Thereafter, step 416 is performed. As stated, in step 416, the method 400 ends.
Through use of the present methods and apparatus, an overall number of and/or frequency with which delays (e.g., stalls) are inserted by a memory controller 112 on a bus 110 during command processing may be reduced, thereby reducing command processing latency, and consequently, increasing system performance. More specifically, the present methods and apparatus reduce the number of delays inserted by the memory controller 112 on the bus 110 before the second (e.g., snoop phase) of command processing, and therefore, reduce the delay for subsequent command processing phases as well. The present methods and apparatus employ a heuristic (e.g., step 408 of method 400) that may be completed before the start of the second phase of command processing (e.g., in the time allotted from the start of the first phase to the start of the second phase of command processing).
The foregoing description discloses only exemplary embodiments of the invention. Modifications of the above disclosed apparatus and methods which fall within the scope of the invention will be readily apparent to those of ordinary skill in the art.
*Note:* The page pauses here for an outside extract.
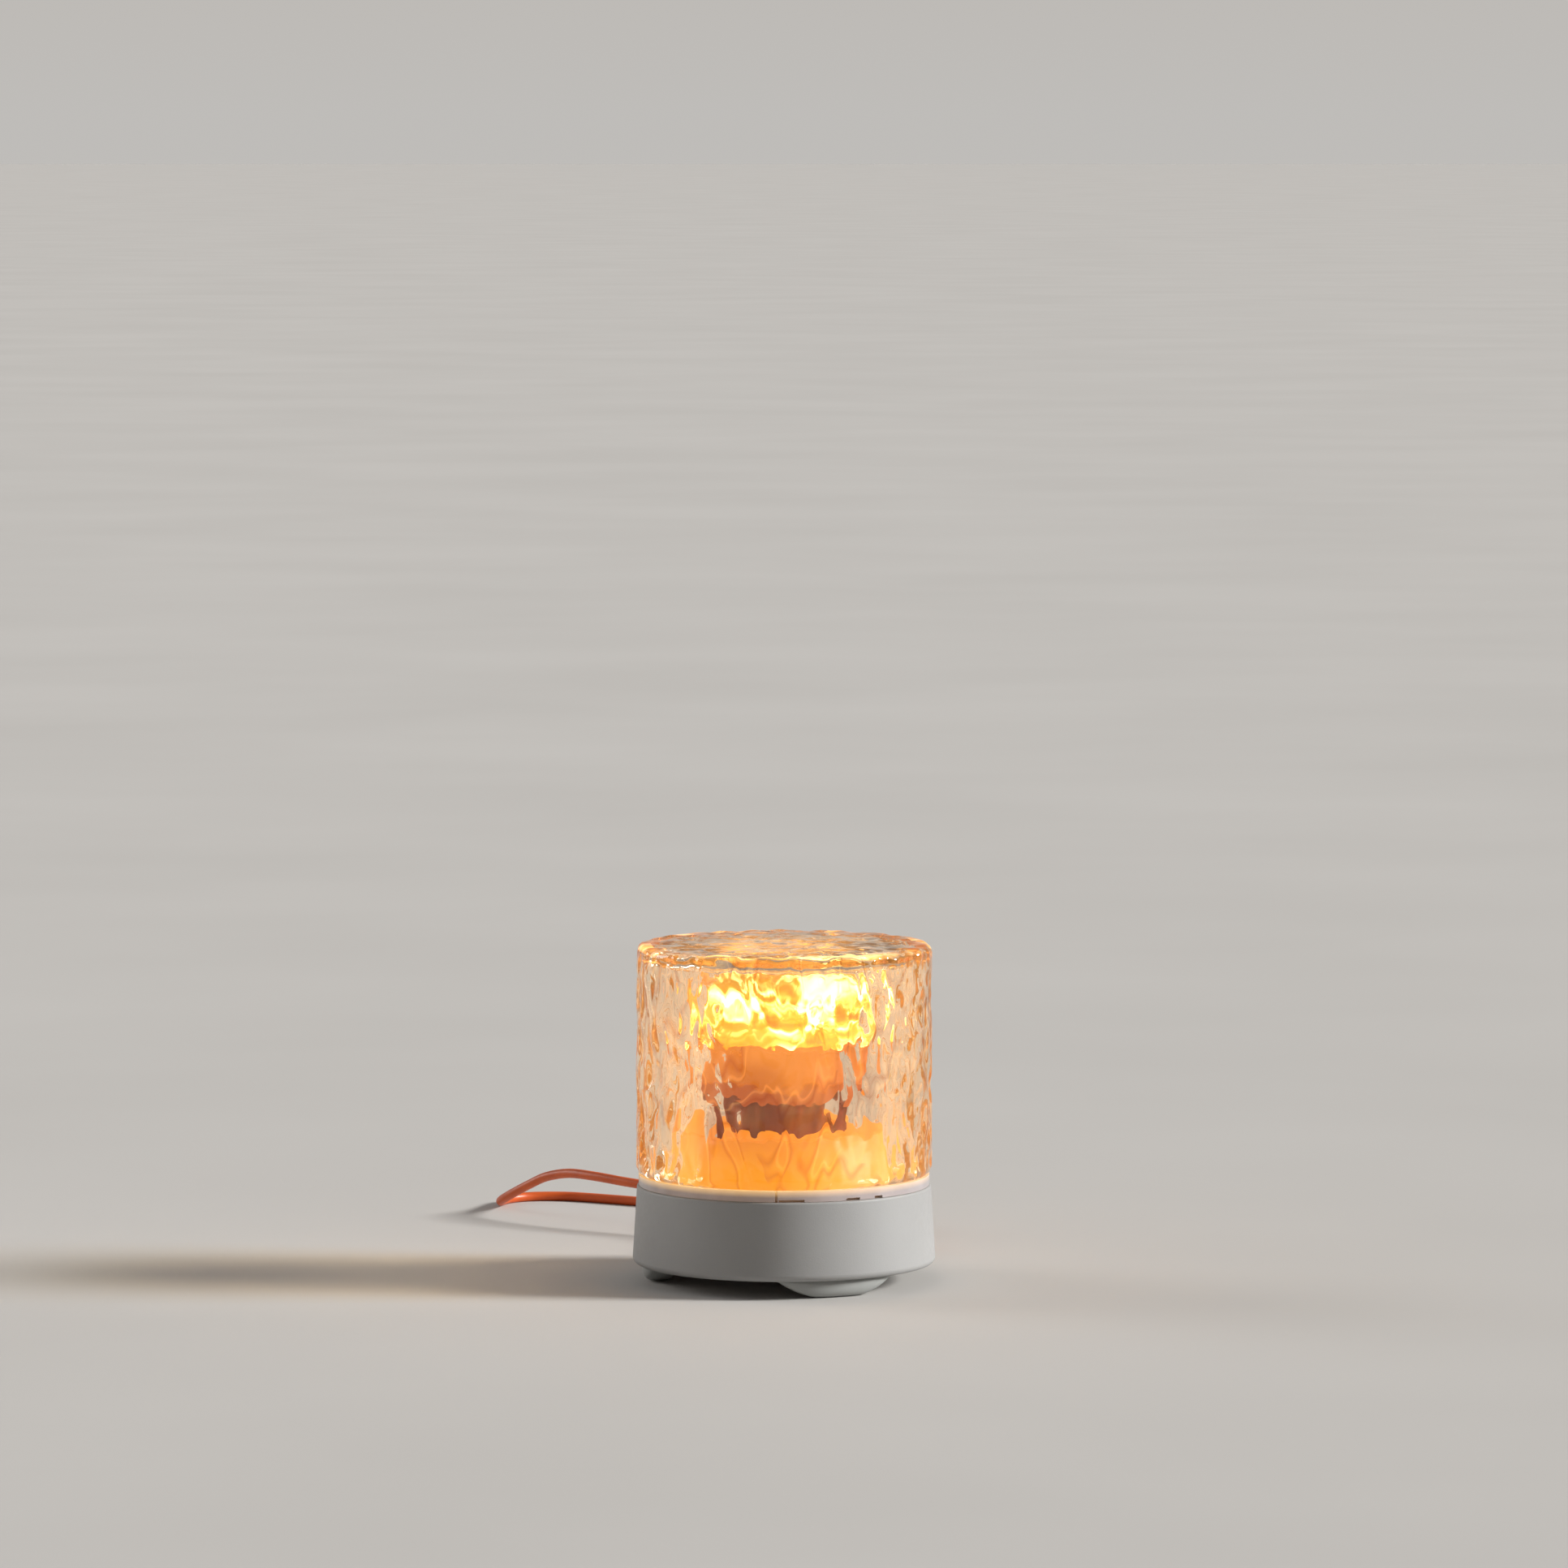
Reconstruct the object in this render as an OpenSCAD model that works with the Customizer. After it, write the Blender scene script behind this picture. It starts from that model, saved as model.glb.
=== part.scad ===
// Water-ripple table lamp: a thick ripple-glass jar turned upside down over an amber LED tower,
// on a tapered plastic base with three rocker feet. A small gear motor turns a rippled lens
// above the LED. Millimetres, +Z up, origin on the table under the lamp's centre, front is -Y.

/* [Base] */
// Height of the feet under the base
foot_h = 6; // [5:0.5:8]
// Height of the base's side wall
base_h = 26; // [26:1:30]
// Radius of the base at its lower edge
base_r_low = 50.1; // [49.5:0.1:52]
// Radius of the base at its upper rim
base_r_top = 48.7; // [48.5:0.1:49.4]
// Wall thickness of the base
wall = 2.5; // [2:0.1:2.6]

/* [Glass] */
// Outer radius of the glass jar
glass_r = 49; // [48.5:0.1:50]
// Height of the lamp from the table to the top of the glass
lamp_h = 112; // [111:1:116]
// Thickness of the jar's side wall
glass_wall = 6.5; // [5.5:0.1:7]
// Thickness of the jar's closed top
glass_top = 3.6; // [3.2:0.1:4.5]
// Radius of the collar and of the glass's smooth neck on it
neck_r = 48.1; // [47.6:0.1:48.2]

/* [Tower] */
// Radius of the reflector deck at its top
deck_r_top = 34; // [33:0.5:35]
// Height of the reflector deck's top above the table
deck_z = 51; // [50:0.5:52]
// Radius of the dark rotor sleeve
sleeve_r = 20; // [20:0.1:21]
// Radius of the white lens carrier
carrier_r = 25; // [24.5:0.5:27]
// Radius of the turning ripple lens
lens_r = 30.5; // [29:0.5:32]

/* [Gears] */
// Gear module
gear_m = 0.7; // [0.7]
// Teeth on the ring of the rotor
gear_teeth = 60; // [60]
// Teeth on the motor pinion
pinion_teeth = 20; // [20]
// Play between the teeth, measured along the pitch circle
backlash = 0.14; // [0.12:0.02:0.18]

/* [Cord] */
// Diameter of the round USB power cord
cord_d = 3.3; // [3.3]
// Mean radius of the stored coil
coil_r = 19.8; // [19.8]
// Layers of turns in the stored coil
coil_rows = 4; // [4]

/* [Hidden] */
$fn = 96;

gap = 0.3; // clearance between loose neighbours
run_fit = 0.05; // radial clearance of a running fit

// Base heights
rim_z = foot_h + base_h; // top of the base's rim
seat_z = rim_z - 2; // floor of the seat under the glass
plate_z = seat_z - 2.5; // underside of the top plate
cover_z0 = foot_h + 0.4; // underside of the bottom cover
cover_z1 = cover_z0 + 2.5; // inside face of the bottom cover
cover_r = base_r_low - wall - gap;
base_edge_r = 2; // rounding of the lower edge
rim_edge_r = 0.8; // rounding of the upper edge
rim_r = base_r_top - 1.4; // inside radius of the rim round the seat

// Screws
screw_r = 1.2; // shank of the small self-tapping screws
head_r = 2.2;
cover_screw_r = 40;
cover_screw_angles = [-6, 114, 234];
deck_screw_r = 33.5;
deck_screw_angles = [0, 120, 240];

// Feet: tangential rockers, flat underneath
foot_angles = [-66, 54, 174];
foot_r_in = 36;
foot_r_out = 47;
foot_flat = 16; // length of the flat that stands on the table
foot_chord = 40; // length where the foot meets the base
rocker_h = (pow(foot_chord / 2, 2) + foot_h * foot_h - pow(foot_flat / 2, 2)) / (2 * foot_h);
rocker_r = sqrt(pow(foot_flat / 2, 2) + rocker_h * rocker_h);

// Glass
collar_z = rim_z + 3.6; // the glass stands on the collar here
glass_r_in = glass_r - glass_wall;
ceiling_z = lamp_h - glass_top;
glass_z = collar_z + 0.2; // mouth of the jar
body_z = glass_z + 1.7; // lower end of the rippled body
split_angle = -3; // of the collar's split, from the front
slot_spans = [[-2, 8], [25, 31], [38, 42]]; // where the collar's slots start and end, in degrees
slot_depth = 2;
skirt_h = 3.5; // skirt of the lens carrier round the sleeve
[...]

For instance, in embodiments above, two scenarios in which data required by a command is returned to the processor 102-108 which issued the command before internal processing for the command completes (e.g., in an attempt to optimize performance) and bits corresponding to such scenarios are described, in other embodiments, a larger or smaller number of scenarios in which data required by a command is returned to the processor 102-108 which issued the command before internal processing for the command completes (e.g., in an attempt to optimize performance) may exist and bits corresponding to such scenarios may be employed.
Accordingly, while the present invention has been disclosed in connection with exemplary embodiments thereof, it should be understood that other embodiments may fall within the spirit and scope of the invention, as defined by the following claims.